C’est avec une sorte d’enthousiasme sévère que notre auteur célèbre l’apparition de l’idée à priori, révélatrice des grandes lois. A l’accent ému de sa parole, on reconnaît les joies austères de la pensée scientifique, souvent récompensée de son obscur effort par de vives et soudaines illuminations. « Son apparition est toute spontanée et tout individuelle. C’est un sentiment particulier, un quid proprium, qui constitue l’originalité, l’invention ou le génie de chacun. Il arrive qu’un fait ou qu’une observation reste très longtemps devant les yeux d’un savant sans lui rien inspirer, puis tout à coup vient un trait de lumière. L’idée neuve apparaît alors avec la rapidité de l’éclair comme une sorte de révélation subite[1]. » Elle nous montre une relation nouvelle ou inattendue que l’esprit n’apercevait pas entre les choses. Les hommes qui ont le pressentiment des vérités nouvelles sont rares. Ceux qui font des découvertes sont les promoteurs d’idées neuves et fécondes. Ce n’est pas le fait nouveau qui constitue en réalité la découverte, c’est l’idée qui se rattache à ce fait. Les faits ne sont ni grands ni petits par eux-mêmes. La grandeur n’est que dans l’idée ; elle n’est pas ailleurs. Que si maintenant nous cherchons aussi loin que cela nous est possible l’explication de ce phénomène, M. Claude Bernard ne peut en trouver d’autre raison qu’une sorte de pressentiment obscur et languissant chez les esprits ordinaires, vif, actif, lumineux chez les esprits supérieurs, qui jugent tout d’un coup que les choses doivent se passer d’une certaine manière. « On peut dire que nous avons dans l’esprit l’intuition ou le sentiment des lois de la nature, mais nous n’en connaissons pas la forme. » L’expérience seule peut nous l’apprendre.

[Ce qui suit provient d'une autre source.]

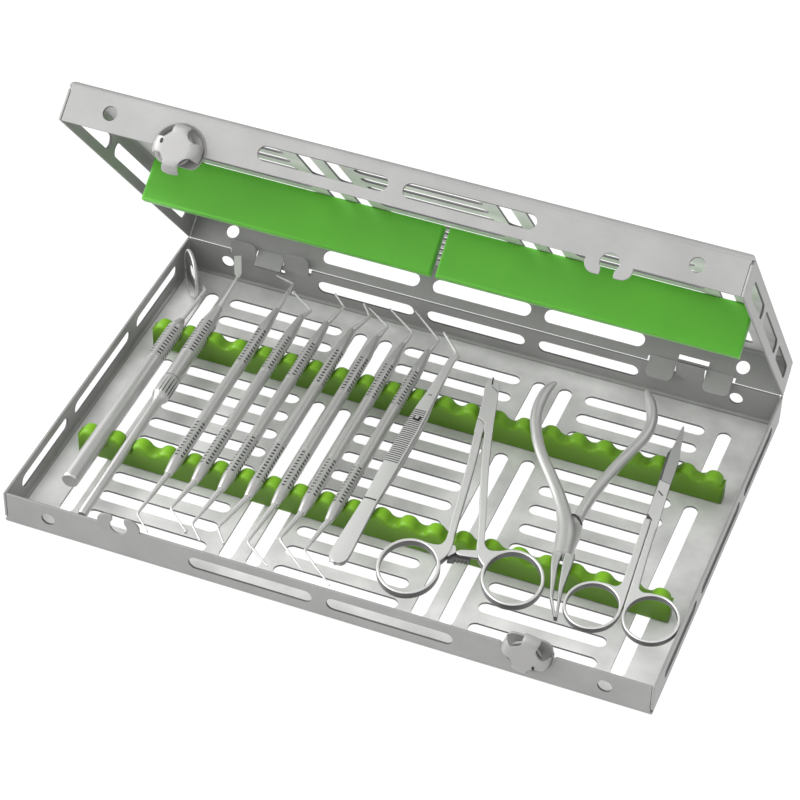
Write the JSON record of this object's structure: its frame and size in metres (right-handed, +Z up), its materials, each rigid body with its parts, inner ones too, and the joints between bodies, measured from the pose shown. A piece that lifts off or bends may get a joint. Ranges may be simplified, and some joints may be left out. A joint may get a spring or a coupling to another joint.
{
  "type": "dental instrument cassette",
  "caption": "Perforated steel instrument cassette with its lid standing open, turning latches, green silicone racks and a set of dental hand instruments",
  "frame": {"origin": "middle of the tray's underside, on the surface it stands on", "axes": "+X runs along the length to the viewer's right when the latches face them, +Y runs from the latches to the hinge, +Z is up"},
  "size_m": [0.28, 0.1985, 0.1691],
  "materials": {
    "shell_steel": "satin electropolished sheet",
    "rack_silicone": "matt green silicone",
    "bar_silicone": "matt green silicone, slightly translucent",
    "knob_steel": "satin pressed steel",
    "handle_steel": "satin, knurled in bands",
    "point_steel": "polished working ends",
    "mirror_glass": "front-silvered mirror",
    "tool_steel": "satin forged steel",
    "pin_steel": "machined flush"
  },
  "bodies": {
    "tray": {"tray_shell": "shell_steel", "tray_rack_front": "rack_silicone", "tray_rack_back": "rack_silicone"},
    "lid": {"lid_shell": "shell_steel", "lid_bar_left": "bar_silicone", "lid_bar_right": "bar_silicone"},
    "tray_knob": {"tray_knob_cap": "knob_steel", "tray_knob_shaft": "knob_steel"},
    "lid_knob": {"lid_knob_cap": "knob_steel", "lid_knob_shaft": "knob_steel"},
    "mirror": {"mirror_handle": "handle_steel", "mirror_head": "point_steel", "mirror_glass": "mirror_glass"},
    "blade": {"blade_handle": "handle_steel", "blade_tip": "point_steel"},
    "explorer": {"explorer_handle": "handle_steel", "explorer_ends": "point_steel"},
    "burnisher": {"burnisher_handle": "handle_steel", "burnisher_ends": "point_steel"},
    "plugger_wide": {"plugger_wide_handle": "handle_steel", "plugger_wide_ends": "point_steel"},
    "plugger_fine": {"plugger_fine_handle": "handle_steel", "plugger_fine_ends": "point_steel"},
    "scaler_left": {"scaler_left_handle": "handle_steel", "scaler_left_ends": "point_steel"},
    "scaler_mid": {"scaler_mid_handle": "handle_steel", "scaler_mid_ends": "point_steel"},
    "scaler_right": {"scaler_right_handle": "handle_steel", "scaler_right_ends": "point_steel"},
    "tweezers": {"tweezers_arm_low": "tool_steel"},
    "tweezers_arm": {"tweezers_arm_high": "tool_steel"},
    "needle_holder": {"holder_right": "tool_steel", "holder_pin": "pin_steel"},
    "needle_holder_half": {"holder_left": "tool_steel"},
    "pliers": {"pliers_left": "tool_steel", "pliers_pin": "pin_steel"},
    "pliers_half": {"pliers_right": "tool_steel"},
    "scissors": {"scissors_right": "tool_steel", "scissors_pin": "pin_steel"},
    "scissors_half": {"scissors_left": "tool_steel"}
  },
  "joints": [
    {"name": "lid_hinge", "type": "hinge", "parent": "tray", "child": "lid", "pos_m": [0, 0.091, 0.017], "axis": [-1, 0, 0], "range_deg": [-51.53, 51]},
    {"name": "tray_knob_turn", "type": "hinge", "parent": "tray", "child": "tray_knob", "pos_m": [0.088, -0.091, 0.017], "axis": [0, -1, 0], "range_deg": [0, 90]},
    {"name": "lid_knob_turn", "type": "hinge", "parent": "lid", "child": "lid_knob", "pos_m": [-0.088, -0.02222, 0.15949], "axis": [0, -0.6221, 0.7829], "range_deg": [0, 90]},
    {"name": "mirror_lift", "type": "slide", "parent": "tray", "child": "mirror", "axis": [0, -0.6018, 0.7986], "range_m": [0, 0.2]},
    {"name": "blade_lift", "type": "slide", "parent": "tray", "child": "blade", "axis": [0, -0.6018, 0.7986], "range_m": [0, 0.2]},
    {"name": "explorer_lift", "type": "slide", "parent": "tray", "child": "explorer", "axis": [0, -0.6018, 0.7986], "range_m": [0, 0.2]},
    {"name": "burnisher_lift", "type": "slide", "parent": "tray", "child": "burnisher", "axis": [0, -0.6018, 0.7986], "range_m": [0, 0.2]},
    {"name": "plugger_wide_lift", "type": "slide", "parent": "tray", "child": "plugger_wide", "axis": [0, -0.6018, 0.7986], "range_m": [0, 0.2]},
    {"name": "plugger_fine_lift", "type": "slide", "parent": "tray", "child": "plugger_fine", "axis": [0, -0.6018, 0.7986], "range_m": [0, 0.2]},
    {"name": "scaler_left_lift", "type": "slide", "parent": "tray", "child": "scaler_left", "axis": [0, -0.6018, 0.7986], "range_m": [0, 0.2]},
    {"name": "scaler_mid_lift", "type": "slide", "parent": "tray", "child": "scaler_mid", "axis": [0, -0.6018, 0.7986], "range_m": [0, 0.2]},
    {"name": "scaler_right_lift", "type": "slide", "parent": "tray", "child": "scaler_right", "axis": [0, -0.6018, 0.7986], "range_m": [0, 0.2]},
    {"name": "tweezers_lift", "type": "slide", "parent": "tray", "child": "tweezers", "axis": [0, -0.6018, 0.7986], "range_m": [0, 0.2]},
    {"name": "needle_holder_lift", "type": "slide", "parent": "tray", "child": "needle_holder", "axis": [0, -0.6018, 0.7986], "range_m": [0, 0.2]},
    {"name": "pliers_lift", "type": "slide", "parent": "tray", "child": "pliers", "axis": [0, -0.6018, 0.7986], "range_m": [0, 0.2]},
    {"name": "scissors_lift", "type": "slide", "parent": "tray", "child": "scissors", "axis": [0, -0.6018, 0.7986], "range_m": [0, 0.2]},
    {"name": "tweezers_squeeze", "type": "hinge", "parent": "tweezers", "child": "tweezers_arm", "pos_m": [0, -0.077, 0.0151], "axis": [-1, 0, 0], "range_deg": [0, 0.35], "stiffness_Nm_per_rad": 10},
    {"name": "needle_holder_pivot", "type": "hinge", "parent": "needle_holder", "child": "needle_holder_half", "pos_m": [0.0266, 0.0304, 0.0162], "axis": [0, 0, -1], "range_deg": [0, 6]},
    {"name": "pliers_pivot", "type": "hinge", "parent": "pliers", "child": "pliers_half", "pos_m": [0.0836, -0.0267, 0.0164], "axis": [0, 0, -1], "range_deg": [0, 7]},
    {"name": "scissors_pivot", "type": "hinge", "parent": "scissors", "child": "scissors_half", "pos_m": [0.1101, 0.0037, 0.0159], "axis": [0, 0, -1], "range_deg": [0, 1]}
  ]
}
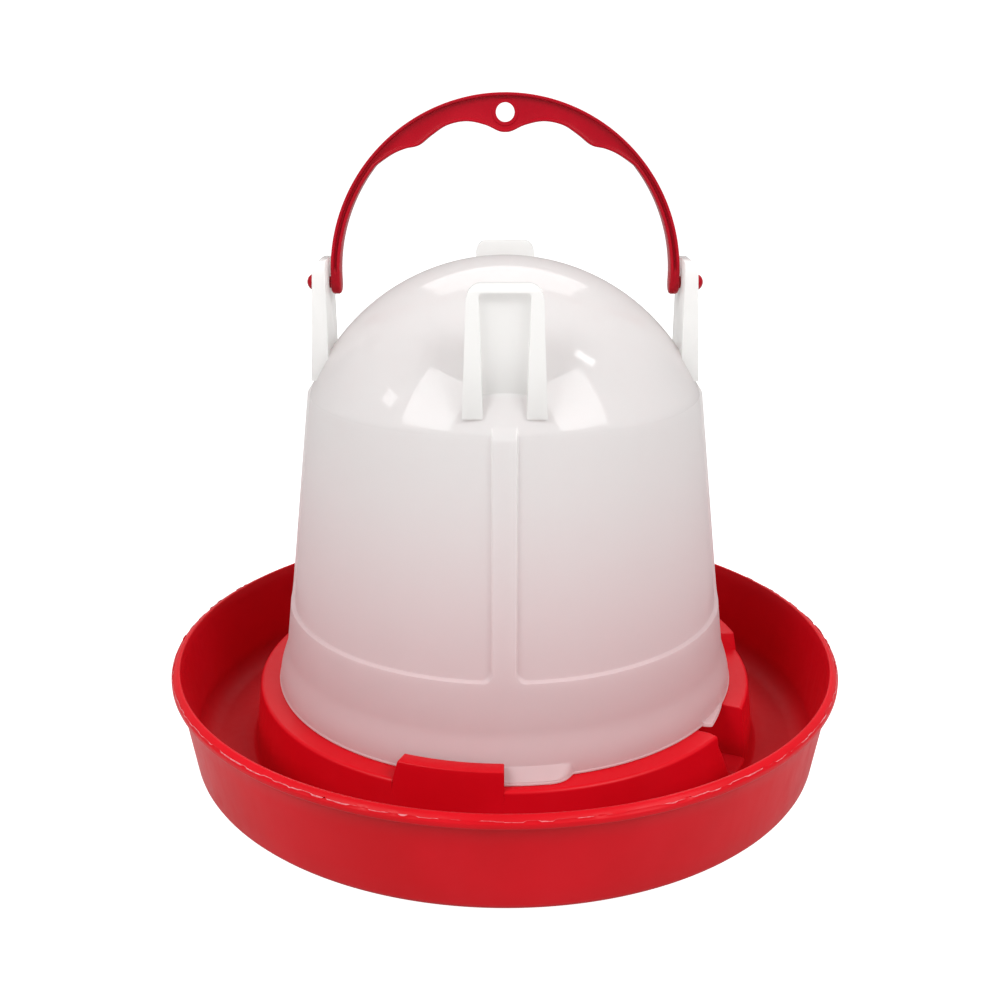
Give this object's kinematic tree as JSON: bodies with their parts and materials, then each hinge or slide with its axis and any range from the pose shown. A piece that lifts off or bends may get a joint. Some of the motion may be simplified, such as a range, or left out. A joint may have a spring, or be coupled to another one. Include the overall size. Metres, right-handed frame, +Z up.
{
  "type": "poultry waterer fount",
  "caption": "Siphon drinker for poultry: a round trough tray with hooks, a translucent domed fount that twists into them, and a swinging carry handle.",
  "frame": {"origin": "centre of the tray's underside, on the surface that it stands on", "axes": "+Z up along the common axis of tray and fount, -Y to the front with one locking hook, handle's swinging axis along X"},
  "size_m": [0.312, 0.312, 0.2948],
  "materials": {
    "tray_plastic": "moulded polypropylene, semi-gloss red",
    "fount_plastic": "translucent milky polyethylene, glossy dome and satin side panels",
    "leg_plastic": "thick milky polyethylene, satin",
    "handle_plastic": "moulded polypropylene, satin red"
  },
  "bodies": {
    "tray": {"tray_basin": "tray_plastic", "ledge_ring": "tray_plastic", "centre_floor": "tray_plastic", "locking_hook_front": "tray_plastic", "locking_hook_right": "tray_plastic", "locking_hook_left": "tray_plastic"},
    "fount": {"fount_shell": "fount_plastic", "locking_lug_front": "fount_plastic", "locking_lug_right": "fount_plastic", "locking_lug_left": "fount_plastic", "leg_front": "leg_plastic", "leg_right": "leg_plastic", "leg_back": "leg_plastic", "leg_left": "leg_plastic"},
    "handle": {"handle_bow": "handle_plastic", "handle_pin_right": "handle_plastic", "handle_pin_left": "handle_plastic"}
  },
  "joints": [
    {"name": "fount_twist", "type": "hinge", "parent": "tray", "child": "fount", "pos_m": [0, 0, 0.0325], "axis": [0, 0, 1], "range_deg": [0, 32]},
    {"name": "handle_swing", "type": "hinge", "parent": "fount", "child": "handle", "pos_m": [0, 0, 0.216], "axis": [1, 0, 0], "range_deg": [-75, 75]}
  ]
}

Je suis frappé, quand je lis ces pages d’une beauté si philosophique, de l’analogie que j’y trouve avec la théorie de l’invention scientifique exposée par Goethe dans ses Aphorismes. Tout ce que nous appelons invention, découverte, n’est pour lui, comme pour le physiologiste français, que la mise en pratique, la réalisation remarquable d’un sentiment original de vérité, qui, longtemps

  1. Introduction à la Médecine expérimentale, p. 59, 61, 266, 299, etc.